Training Wikidata embedding

dlauc commented 3 years ago

I'm trying to create embeddings for Wikidata, using this conf file [general] device=CPU num_train=611058458 num_nodes=91580024 num_valid=612283 num_test=612283 experiment_name=wikidata num_relations=1390 ...

However, I am getting the error:

ValueError: cannot create std::vector larger than max_size()

Looking for any workaround, thanks

JasonMoho commented 3 years ago

Not sure what's causing this issue, will need some more context to help get you up and running.

Could you send the full program output / stack trace?

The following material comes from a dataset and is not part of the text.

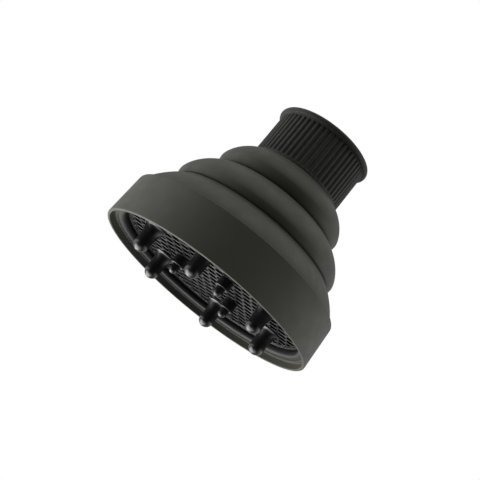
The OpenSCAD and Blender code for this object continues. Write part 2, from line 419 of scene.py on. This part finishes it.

dlauc commented 3 years ago

Sure, the full stack trace is: [info] [08/07/21 10:46:37.710] Start preprocessing Traceback (most recent call last): File "/projekti/venv37/bin/marius_train", line 8, in sys.exit(main()) File "/projekti/venv37/lib/python3.7/site-packages/marius/console_scripts/marius_train.py", line 8, in main m.marius_train(len(sys.argv), sys.argv) ValueError: cannot create std::vector larger than max_size()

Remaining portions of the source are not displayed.